→ WHAT YOU ARE ASKED TO DO
Going from the top of the data below, give again each line through the one containing "# front face", both ends kept.

→ DATA LINES
____
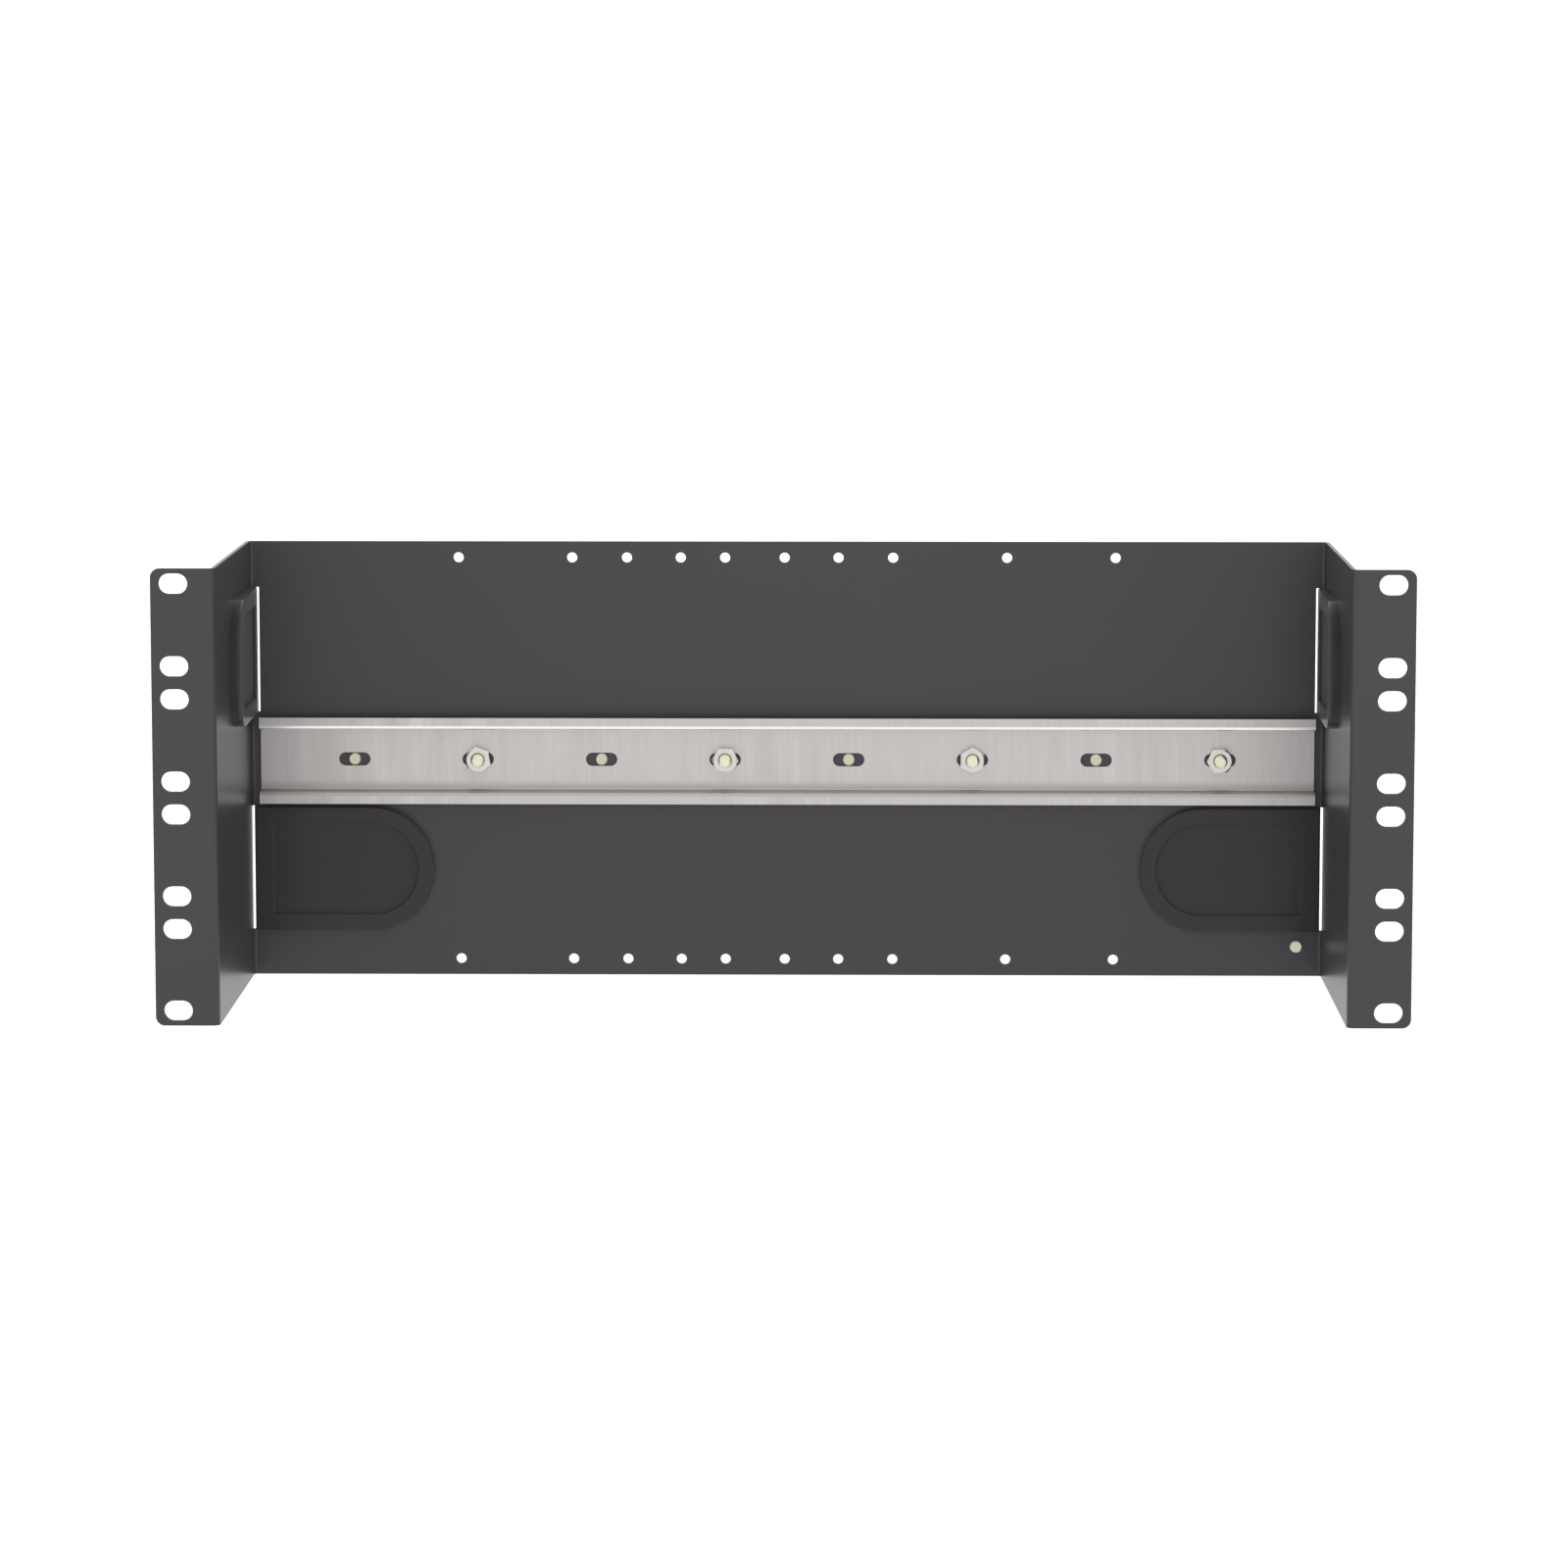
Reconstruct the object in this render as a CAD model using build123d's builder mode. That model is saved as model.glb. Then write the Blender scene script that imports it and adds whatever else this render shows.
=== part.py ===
from build123d import *
import os

# DIN rail bracket for a 19 inch rack: a folded steel pan, 4 units high, with a 35 mm top-hat rail
# nutted to welded studs, an earth pin, and four D-shaped blind grommets at the corners.
# X runs to the right, Y from the front of the rack to the back and Z up. The origin lies on the
# front face of the ears, in the middle of the rack's hole pattern. All sizes are in millimetres.

# Folded sheet
sheet_thickness = 1.5
bracket_width = 482.6        # over both ears
ear_width = 23.1             # from the outer face of a wall to the edge of its ear
bracket_depth = 118.5        # front of the ears to the back of the rear panel
inner_bend_radius = 1.25
ear_corner_radius = 3.5

# Rack pattern: the ears have a slot above and below each border between rack units
rack_unit_height = 44.45
unit_count = 4
height_clearance = 1.0       # what the bracket is lower than its rack units
slot_border_distance = 6.35
slot_edge_distance = 8.75    # middle of a slot to the edge of its ear
slot_length = 11.0
slot_width = 7.8

# Round holes in two rows along the rear panel
hole_diameter = 4.1
hole_edge_distance = 6.5
hole_columns = (-132.4, -86.6, -64.5, -42.8, -24.9, -0.9, 20.8, 42.8, 88.7, 132.4)

# DIN rail, top-hat section
rail_end_clearance = 3.7     # to the wall at each end
rail_height = 35.0
rail_depth = 7.5
rail_channel_height = 27.0   # over the outer faces of the channel
rail_thickness = 1.0
rail_bend_radius = 0.8
rail_slot_pitch = 50.0
rail_slot_count = 8
rail_slot_length = 12.7
rail_slot_width = 5.4

# Welded studs and the nuts that hold the rail
stud_diameter = 4.8
stud_length = 8.3
stud_chamfer = 0.5
nut_across_flats = 9.5
nut_height = 3.4
nut_corner_cut = 0.35        # taken off each corner by the turned front
nut_turns = (10.0, 27.0, 0.0, 33.0)   # from a corner straight up, in degrees
thread_clearance = 0.02

# Short welded pins: four locate the rail, one is the earth point
pin_diameter = 5.0
pin_length = 1.3
pin_chamfer = 0.4
earth_pin_wall_distance = 10.1
earth_pin_entry_distance = 6.4   # below the cut-out of the lower entry

# D-shaped cable entries in the corners, closed by blind grommets
entry_height = 50.6
entry_length = 72.5          # flat side of the grommet to the end of its round side
entry_rail_gap = 1.7         # between the rail and an entry, seen from the front
wall_entry_wrap = 3.5        # how far the upper cut-outs, in the walls, run into the rear panel
panel_entry_wrap = 1.7       # how far the lower cut-outs, in the rear panel, run into the walls
flat_side_clearance = 0.1    # between the bend and the flat side of the grommet
groove_clearance = 0.1
inner_lip_overlap = 0.4
inner_lip_height = 3.0
inner_lip_chamfer = 0.5
outer_lip_overlap = 2.4
outer_lip_height = 1.6
grommet_rim = 7.0            # from the edge of the inner lip to the membrane
grommet_flat_rim = 7.8       # the same along the flat side
membrane_thickness = 1.2

os.makedirs("parts", exist_ok=True)

bracket_height = unit_count * rack_unit_height - height_clearance
wall_outer_x = bracket_width / 2 - ear_width
wall_inner_x = wall_outer_x - sheet_thickness
panel_front_y = bracket_depth - sheet_thickness


def front_plane(y):
    """Plane square to Y, facing the front: its x is X, its y is Z."""
    return Plane((0, y, 0), x_dir=(1, 0, 0), z_dir=(0, -1, 0))


def wall_plane(side, x):
    """Plane along a wall, facing in: its x runs forward from the inner corner, its y is side * Z."""
    return Plane((side * x, panel_front_y, 0), x_dir=(0, -1, 0), z_dir=(-side, 0, 0))


def panel_plane(side, y):
    """Plane along the rear panel, facing the front: its x runs from the inner corner to the
    middle, its y is -side * Z."""
    return Plane((side * wall_inner_x, y, 0), x_dir=(-side, 0, 0), z_dir=(0, -1, 0))


def d_outline(flat_x, round_x, height):
    """D shape along the local x axis, from its flat side at flat_x to its round end at round_x."""
    radius = height / 2
    with BuildSketch() as outline:
        with BuildLine():
            Line((flat_x, -radius), (round_x - radius, -radius))
            ThreePointArc((round_x - radius, -radius), (round_x, 0), (round_x - radius, radius))
            Polyline((round_x - radius, radius), (flat_x, radius), (flat_x, -radius))
        make_face()
    return outline.sketch


# Bracket: ears, walls and rear panel, folded from one sheet
mid_wall_x = wall_outer_x - sheet_thickness / 2
mid_ear_y = sheet_thickness / 2
mid_panel_y = bracket_depth - sheet_thickness / 2
ear_slot_x = bracket_width / 2 - slot_edge_distance
slot_spacing = rack_unit_height - 2 * slot_border_distance
hole_z = bracket_height / 2 - hole_edge_distance
entry_z = rail_height / 2 + entry_rail_gap + entry_height / 2
flat_end = inner_bend_radius + flat_side_clearance
round_end = flat_end + entry_length
cut_out = d_outline(-2 * sheet_thickness, round_end, entry_height)
cut_through = 2 * sheet_thickness
with BuildPart() as bracket:
    with BuildSketch(Plane.XY.offset(-bracket_height / 2)):
        with BuildLine():
            FilletPolyline(
                (-bracket_width / 2, mid_ear_y),
                (-mid_wall_x, mid_ear_y),
                (-mid_wall_x, mid_panel_y),
                (mid_wall_x, mid_panel_y),
                (mid_wall_x, mid_ear_y),
                (bracket_width / 2, mid_ear_y),
                radius=inner_bend_radius + sheet_thickness / 2,
            )
        trace(line_width=sheet_thickness)
    extrude(amount=bracket_height)

    # Rounded outer corners of the ears
    ear_edges = bracket.edges().filter_by(Axis.Y).group_by(Axis.X)
    fillet(ear_edges[0] + ear_edges[-1], radius=ear_corner_radius)

    # Slots for the rack's screws, one on each side of every border between rack units
    with BuildSketch(front_plane(sheet_thickness)):
        for unit in range(unit_count):
            unit_z = (unit - (unit_count - 1) / 2) * rack_unit_height
            with Locations((0, unit_z)):
                with GridLocations(2 * ear_slot_x, slot_spacing, 2, 2):
                    SlotOverall(slot_length, slot_width)
    extrude(amount=sheet_thickness, mode=Mode.SUBTRACT)

    # Round holes in the rear panel
    with BuildSketch(front_plane(bracket_depth)):
        for column_x in hole_columns:
            with Locations((column_x, -hole_z), (column_x, hole_z)):
                Circle(hole_diameter / 2)
    extrude(amount=sheet_thickness, mode=Mode.SUBTRACT)

    # Cable entries that run round the bends: the upper pair in the walls, the lower in the panel
    for side in (-1, 1):
        with BuildSketch(wall_plane(side, wall_inner_x - wall_entry_wrap)):
            with Locations((0, side * entry_z)):
                add(cut_out)
        extrude(amount=-wall_entry_wrap - cut_through, mode=Mode.SUBTRACT)
        with BuildSketch(panel_plane(side, panel_front_y - panel_entry_wrap)):
            with Locations((0, side * entry_z)):
                add(cut_out)
        extrude(amount=-panel_entry_wrap - cut_through, mode=Mode.SUBTRACT)
bracket.part.label = "bracket"
export_step(bracket.part, "parts/bracket.step")

# Rail: top-hat section folded from strip, with a row of slots
mid_web_y = panel_front_y - rail_thickness / 2
mid_flange_y = panel_front_y - rail_depth + rail_thickness / 2
mid_channel_z = (rail_channel_height - rail_thickness) / 2
rail_length = 2 * (wall_inner_x - rail_end_clearance)
with BuildPart() as din_rail:
    with BuildSketch(Plane.YZ.offset(-rail_length / 2)):
        with BuildLine():
            FilletPolyline(
                (mid_flange_y, -rail_height / 2),
                (mid_flange_y, -mid_channel_z),
                (mid_web_y, -mid_channel_z),
                (mid_web_y, mid_channel_z),
                (mid_flange_y, mid_channel_z),
                (mid_flange_y, rail_height / 2),
                radius=rail_bend_radius + rail_thickness / 2,
            )
        trace(line_width=rail_thickness)
    extrude(amount=rail_length)
    with BuildSketch(front_plane(panel_front_y)):
        with GridLocations(rail_slot_pitch, 1, rail_slot_count, 1):
            SlotOverall(rail_slot_length, rail_slot_width)
    extrude(amount=rail_thickness, mode=Mode.SUBTRACT)
din_rail.part.label = "din_rail"
export_step(din_rail.part, "parts/din_rail.step")


def make_pin(name, x, z):
    """Short pin welded to the front of the rear panel."""
    with BuildPart() as pin:
        with BuildSketch(front_plane(panel_front_y)):
            with Locations((x, z)):
                Circle(pin_diameter / 2)
        extrude(amount=pin_length)
        chamfer(pin.faces().sort_by(Axis.Y)[0].edges(), length=pin_chamfer)
    pin.part.label = name
    export_step(pin.part, f"parts/{name}.step")


def make_stud(name, x):
    """Threaded stud welded to the rear panel, through a slot of the rail."""
    with BuildPart() as stud:
        with BuildSketch(front_plane(panel_front_y)):
            with Locations((x, 0)):
                Circle(stud_diameter / 2)
        extrude(amount=stud_length)
        chamfer(stud.faces().sort_by(Axis.Y)[0].edges(), length=stud_chamfer)
    stud.part.label = name
    export_step(stud.part, f"parts/{name}.step")


def make_nut(name, x, turn):
    """Hex nut on a stud, against the rail's web, with the corners of its front turned off."""
    flat_radius = nut_across_flats / 2
    corner_radius = RegularPolygon(flat_radius, 6, major_radius=False).radius
    front_radius = corner_radius - nut_corner_cut
    with BuildPart() as nut:
        with BuildSketch(front_plane(panel_front_y - rail_thickness)):
            with Locations((x, 0)):
                RegularPolygon(flat_radius, 6, major_radius=False, rotation=90 + turn)
                Circle(stud_diameter / 2 + thread_clearance, mode=Mode.SUBTRACT)
        extrude(amount=nut_height)
        with BuildSketch(front_plane(panel_front_y - rail_thickness)):
            with Locations((x, 0)):
                Circle(front_radius + nut_height)
        extrude(amount=nut_height, taper=45, mode=Mode.INTERSECT)
    nut.part.label = name
    export_step(nut.part, f"parts/{name}.step")


# Fixings in the rail's slots, pins and nutted studs by turns, and the earth point
for slot in range(rail_slot_count):
    slot_x = (slot - (rail_slot_count - 1) / 2) * rail_slot_pitch
    pair = slot // 2
    if slot % 2 == 0:
        make_pin(f"locating_pin_{pair + 1}", slot_x, 0)
    else:
        make_stud(f"rail_stud_{pair + 1}", slot_x)
        make_nut(f"rail_nut_{pair + 1}", slot_x, nut_turns[pair])
earth_pin_x = wall_inner_x - earth_pin_wall_distance
earth_pin_z = entry_z + entry_height / 2 + earth_pin_entry_distance
make_pin("earth_pin", earth_pin_x, -earth_pin_z)

# Blind grommets: two lips with the sheet's edge in the groove between them, and a thin membrane
lip_round_end = round_end + inner_lip_overlap
lip_height = entry_height + 2 * inner_lip_overlap
inner_lip = d_outline(flat_end, lip_round_end, lip_height)
groove = d_outline(flat_end, round_end - groove_clearance, entry_height - 2 * groove_clearance)
outer_lip = d_outline(
    flat_end, round_end + outer_lip_overlap, entry_height + 2 * outer_lip_overlap
)
membrane = d_outline(
    flat_end + grommet_flat_rim, lip_round_end - grommet_rim, lip_height - 2 * grommet_rim
)
membrane_depth = (sheet_thickness - membrane_thickness) / 2


def make_grommet(name, seat, local_y):
    """Grommet in the sheet whose inner face is the seat plane."""
    with BuildPart() as grommet:
        with BuildSketch(seat):
            with Locations((0, local_y)):
                add(inner_lip)
        extrude(amount=inner_lip_height)
        lip_face = grommet.faces().sort_by(Axis(seat.origin, seat.z_dir))[-1]
        chamfer(lip_face.edges(), length=inner_lip_chamfer)
        with BuildSketch(seat):
            with Locations((0, local_y)):
                add(groove)
        extrude(amount=-sheet_thickness)
        with BuildSketch(seat.offset(-sheet_thickness)):
            with Locations((0, local_y)):
                add(outer_lip)
        extrude(amount=-outer_lip_height)

        # Pockets on both sides leave the membrane in the plane of the sheet
        with BuildSketch(seat.offset(inner_lip_height)):
            with Locations((0, local_y)):
                add(membrane)
        extrude(amount=-inner_lip_height - membrane_depth, mode=Mode.SUBTRACT)
        with BuildSketch(seat.offset(-sheet_thickness - outer_lip_height)):
            with Locations((0, local_y)):
                add(membrane)
        extrude(amount=outer_lip_height + membrane_depth, mode=Mode.SUBTRACT)
    grommet.part.label = name
    export_step(grommet.part, f"parts/{name}.step")


for side, side_name in ((-1, "left"), (1, "right")):
    make_grommet(f"upper_{side_name}_grommet", wall_plane(side, wall_inner_x), side * entry_z)
    make_grommet(f"lower_{side_name}_grommet", panel_plane(side, panel_front_y), side * entry_z)
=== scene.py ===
import math

import bmesh
import bpy
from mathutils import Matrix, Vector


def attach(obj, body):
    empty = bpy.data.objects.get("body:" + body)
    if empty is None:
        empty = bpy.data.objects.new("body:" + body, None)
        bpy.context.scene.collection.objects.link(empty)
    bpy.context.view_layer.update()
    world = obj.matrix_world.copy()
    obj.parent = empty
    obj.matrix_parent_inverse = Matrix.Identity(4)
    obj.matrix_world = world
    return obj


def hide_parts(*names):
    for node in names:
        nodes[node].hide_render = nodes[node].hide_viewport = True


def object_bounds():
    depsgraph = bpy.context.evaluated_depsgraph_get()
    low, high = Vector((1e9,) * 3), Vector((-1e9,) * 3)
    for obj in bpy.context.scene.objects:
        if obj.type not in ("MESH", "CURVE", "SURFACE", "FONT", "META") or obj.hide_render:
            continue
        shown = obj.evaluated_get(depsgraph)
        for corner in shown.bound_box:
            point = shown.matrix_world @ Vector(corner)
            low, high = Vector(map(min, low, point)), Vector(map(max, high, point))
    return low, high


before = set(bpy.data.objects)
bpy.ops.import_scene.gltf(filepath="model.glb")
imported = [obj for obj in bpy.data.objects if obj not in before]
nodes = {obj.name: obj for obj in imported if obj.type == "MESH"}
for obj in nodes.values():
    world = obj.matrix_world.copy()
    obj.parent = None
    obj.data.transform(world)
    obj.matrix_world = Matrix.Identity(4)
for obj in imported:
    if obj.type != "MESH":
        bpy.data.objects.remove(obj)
cad_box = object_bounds()
bpy.ops.object.select_all(action="DESELECT")


# Camera: two metres in front of the bracket and above it, looking a little down, with a long
# lens. The shift frames the bracket as the photograph does.
MM = 0.001
IMAGE_WIDTH = 1600
SENSOR_WIDTH = 36
FAR_END = 50
FOCAL_PIXELS = 5343.9
PRINCIPAL_POINT = (809.6, 693.8)
CAMERA_PLACE = (30.6 * MM, -1984.4 * MM, 277.7 * MM)
CAMERA_PITCH = math.radians(-6.659)
CAMERA_YAW = math.radians(0.763)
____
→ ANSWER
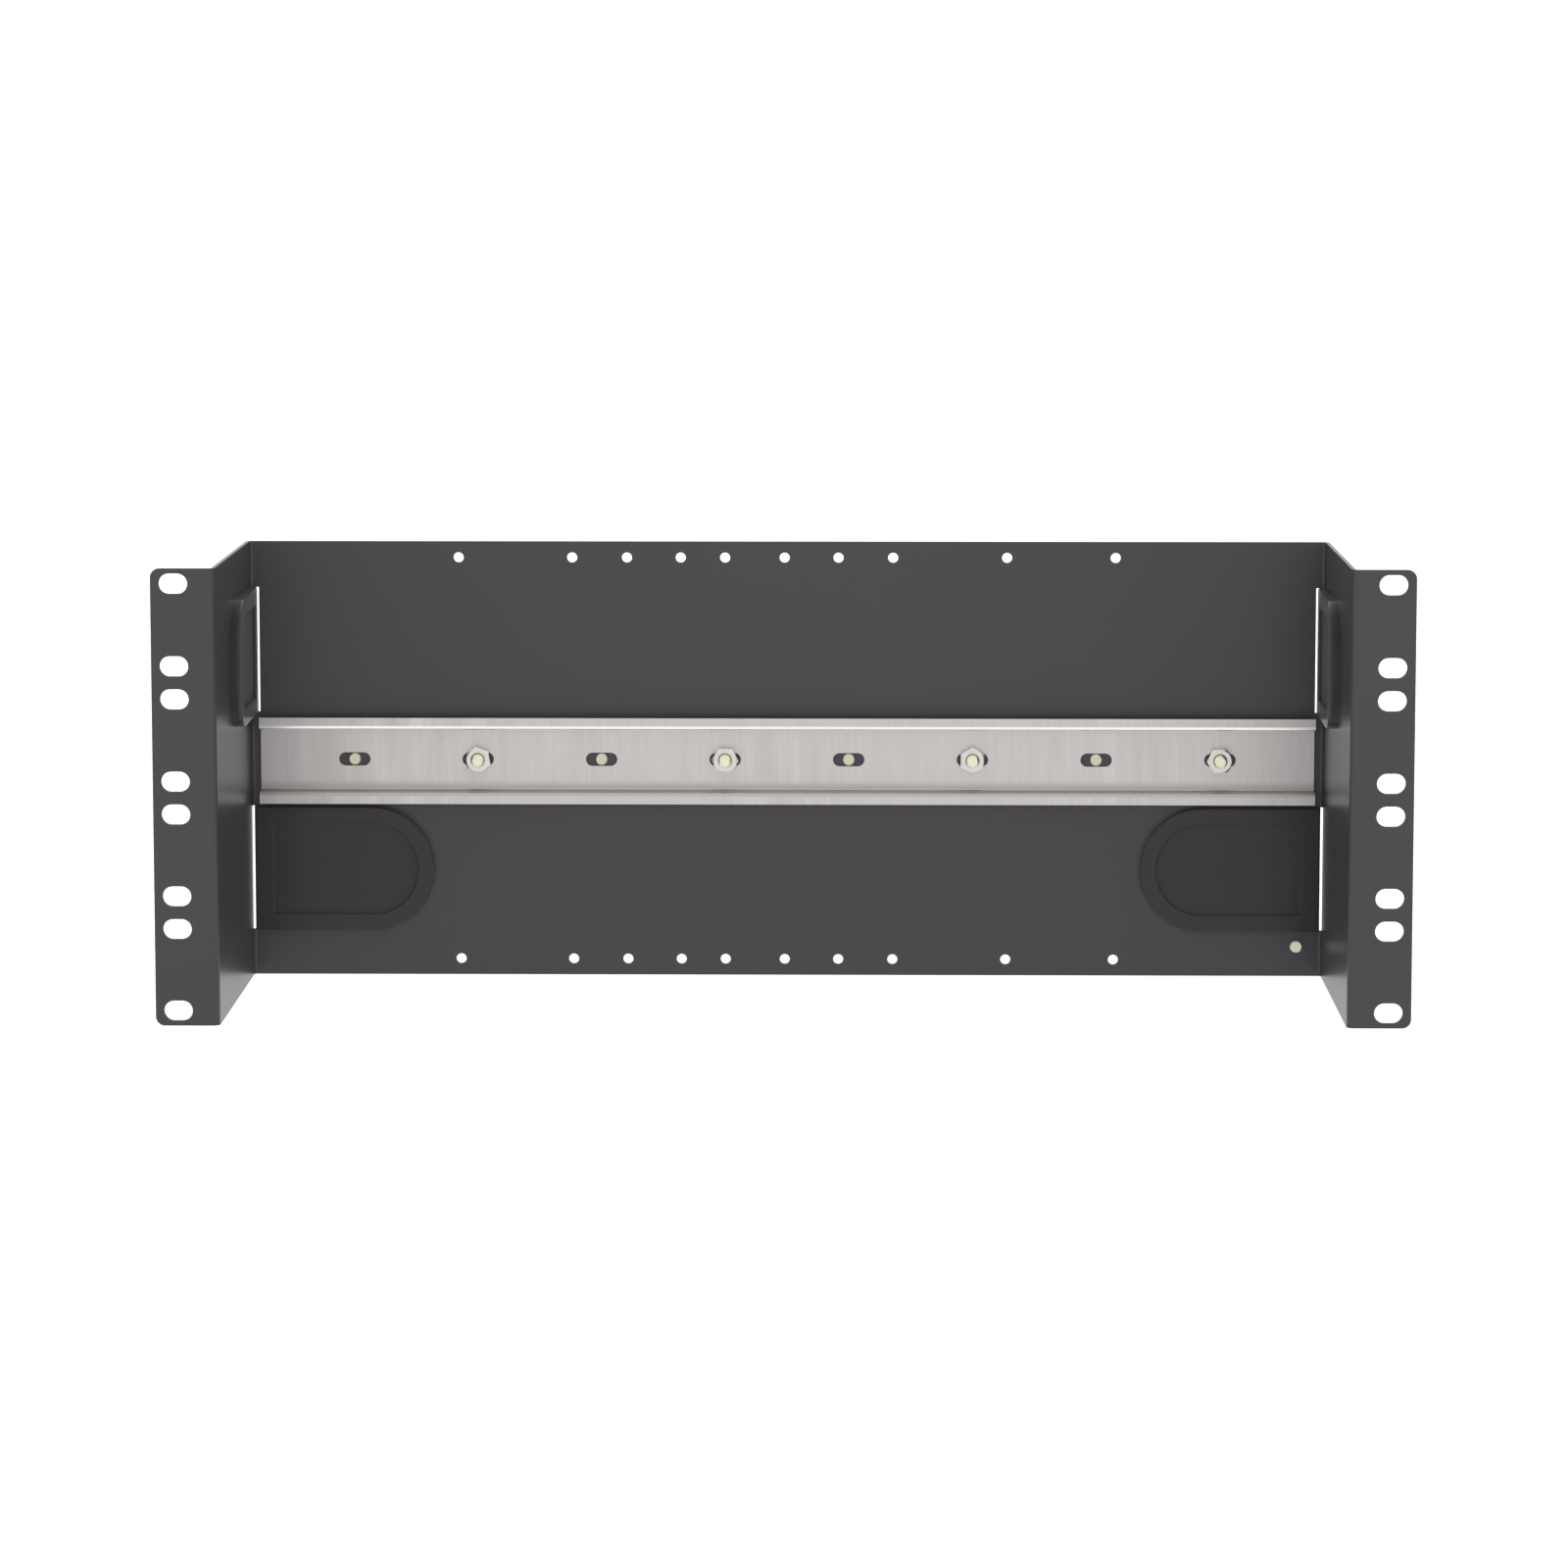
Reconstruct the object in this render as a CAD model using build123d's builder mode. That model is saved as model.glb. Then write the Blender scene script that imports it and adds whatever else this render shows.
=== part.py ===
from build123d import *
import os

# DIN rail bracket for a 19 inch rack: a folded steel pan, 4 units high, with a 35 mm top-hat rail
# nutted to welded studs, an earth pin, and four D-shaped blind grommets at the corners.
# X runs to the right, Y from the front of the rack to the back and Z up. The origin lies on the
# front face of the ears, in the middle of the rack's hole pattern. All sizes are in millimetres.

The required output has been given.